My D’s good friend works at Stanford but lives in the Santa Cruz area. I have another friend who does the same. The commute is terrible.
Time to buy property in Manhattan.
“Manhattan real estate had its worst second quarter since the financial crisis, with prices and sales dropping and inventory rising, according to a new report.”
https://www.nbcnewyork.com/news/local/Manhattan-Real-Estate-Record-Low-Sales-487209201.html
Homes in Tracy are selling like “hotcakes” right now. IMO, a two-hour one way commute is outrageous, but home buyers are buying homes in Tracy and commuting to Silicon Valley anyway.
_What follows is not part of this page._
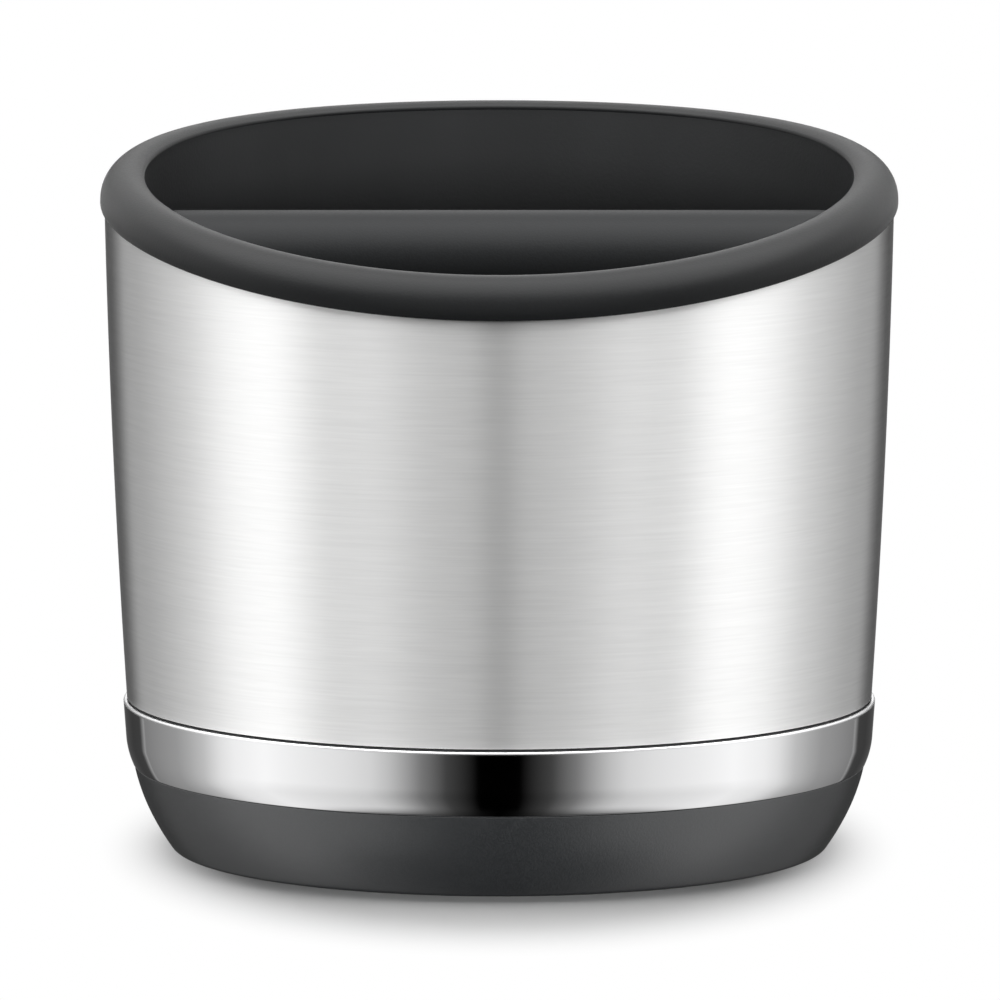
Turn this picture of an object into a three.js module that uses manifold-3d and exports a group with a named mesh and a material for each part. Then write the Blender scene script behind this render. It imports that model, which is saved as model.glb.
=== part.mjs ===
// Espresso knock box: a bin in a brushed steel sleeve, with a swooping soft collar round its mouth
// and a knock bar that lifts out of two cradles.
// Millimetres, +Z up. The origin is the centre of the base on the counter. The lip is low towards -Y.

import * as THREE from 'three';
import { mergeVertices } from 'three/addons/utils/BufferGeometryUtils.js';
import Module from 'manifold-3d';

const wasm = await Module();
wasm.setup();

// Facets
const RING_SEGMENTS = 60;
const BAR_SEGMENTS = 24;
const SCREW_SEGMENTS = 12;
const SLEEVE_ROWS = 4;
const BIN_ROWS = 2;
const BASE_ROWS = 2;
const ARC_STEPS = 4;
const FINE_ARC_STEPS = 2;
const SHOULDER_STEPS = 6;

// Clearances
const SEAT_GAP = 0.3;
const GROOVE_GAP = 0.15;
const HEM_GAP = 0.8;
const BIN_FOOT_GAP = 0.5;
const BAR_END_GAP = 0.6;
const CUT_OVERRUN = 1;
const MERGE_DISTANCE = 0.001;

// Lip line: the seam between the collar and the sleeve, seen from the side
const LIP_FRONT_Z = 96.57;
const LIP_BACK_Z = 114.75;
const LIP_BOW = 3.6;

// Steel sleeve
const SLEEVE_RIM_RADIUS = 66.25;
const SLEEVE_TAPER = 3.45;
const SLEEVE_BULGE = 0.45;
const SLEEVE_FOOT_Z = 25.75;
const SLEEVE_WALL = 0.8;
const HEM_RISE = 1.5;
const HEM_WIDTH = 3.2;
const HEM_INNER_BEND = 0.2;

// Bin
const BIN_WALL = 2.5;
const BIN_CORNER_RADIUS = 8;
const FLANGE_INSET = 1.25;
const FLANGE_THICKNESS = 1.6;
const BOSS_HEIGHT = 5;
const BOSS_RADIUS = 4;

// Collar
const COLLAR_OVERHANG = 0.7;
const COLLAR_HEIGHT = 5.7;
const COLLAR_SIDE = 0.6;
const COLLAR_SKIRT_ROUND = 0.3;
const COLLAR_EDGE_ROUND = 0.65;
const COLLAR_LIP = 0.1;
const COLLAR_LAP = 0.2;

// Trim band
const BAND_GAP = 0.42;
const BAND_HEIGHT = 10.93;
const BAND_PROUD = 0.6;
const BAND_LIP_ROUND = 0.38;
const BAND_LIP_DEPTH = 1.7;
const BAND_LEDGE = 1.6;
const BAND_STRAIGHT = 5.92;
const BAND_TAPER = 0.45;
const BAND_TURN = 1.21;

// Base boot
const BOOT_INSET = 0.13;
const BOOT_TAPER = 6.6;
const BOOT_BULGE = 0.95;
const BOOT_EDGE_ROUND = 1.8;
const BOOT_WALL = 2.3;
const BOOT_SOLE = 2.2;
const SOLE_WIDTH = 7;

// Base frame
const FRAME_WALL = 2;
const FRAME_RIM_INSET = 0.3;
const UPSTAND_HEIGHT = 4.3;
const PLATE_Z = 1.2;
const PLATE_THICKNESS = 3;

// Screws
const SCREW_COUNT = 4;
const SCREW_INSET = 11.7;
const SCREW_RADIUS = 1.5;
const SCREW_HEAD_RADIUS = 2.9;
const SCREW_HEAD_HEIGHT = 1.5;
const SCREW_RECESS_RADIUS = 1.2;
const SCREW_RECESS_DEPTH = 0.8;
const SCREW_REACH = 5.4;

// Knock bar
const BAR_DROP = 12.5;
const BAR_RADIUS = 11;
const CAP_THICKNESS = 2.5;
const CAP_ROUND = 1.4;
const CORE_RADIUS = 6;
const CORE_WALL = 1.2;
const SPIGOT_LENGTH = 10;
const SPIGOT_LEAD = 0.8;
const KEY_WIDTH = 5;
const KEY_RISE = 1.6;
const KEY_LENGTH = 1.7;

// Cradles and buffers
const BUFFER_THICKNESS = 1.5;
const CRADLE_WALL = 2.4;
const CRADLE_REACH = 7.6;
const CHEEK_RISE = 2.5;
const CRADLE_TAPER = 5;

// Finishes
const CHARCOAL = { color: 0x2e3033, roughness: 0.6, metalness: 0 };
const BLACK = { color: 0x1b1c1d, roughness: 0.55, metalness: 0 };
const RUBBER = { color: 0x232426, roughness: 0.8, metalness: 0 };
const BRUSHED = { color: 0xc4c4c2, roughness: 0.3, metalness: 1 };
const CHROME = { color: 0xe2e3e5, roughness: 0.06, metalness: 1 };
const ZINC = { color: 0xa9abad, roughness: 0.35, metalness: 1 };

const point = (x, y) => new THREE.Vector2(x, y);
const halfTurn = Math.PI;
const quarterTurn = Math.PI / 2;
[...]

Niece just graduated and got her RN. She is expected to start at around $90k and will be living in SF with some other girls. (The pay prospect causes her grandmother to go all aflutter, btw. Said gma made a life of comparing her children to one another and now carries on that vaulted tradition with the grandchildren.) Meanwhile “poor” D started at $40k and was able to afford her own loft apartment in downtown Rochester and a new car.
DC is also fairly high COL, but S can afford a $2K one bedroom apartment near the metro that is an OK commute for him to get to work. He lives alone and has saved enough he’d be able to buy with a big down payment if he figures out that he REALLY wants to stay in DC.
S1 has lived in shared housing for the past four years. Pays $1400-1500/mo. This was for a room in a 3BR apt and his own bathroom. 40 minute commute (7 miles) to Mountain View. When he got his offer in the fall of 2011, one could get a 1000 sq ft cottage in need of major Reno for $650k. Same neighborhood is now at $1.6M.
The traffic on I80 with people commuting from Vacaville to either Sac or SFO is insane. It’s gotten significantly worse in the past few years.
I thought DC prices and traffic were terrible!
The high COL towns have school districts that pass small and large parcel taxes, which the school districts then use to pay teachers a higher rate of pay. Depending on years of experience and how much education over a BA degree, base pay at the bottom starts in the mid-$65K-ish to $125K-ish +/-, plus additional salary for additional certifications and benefits.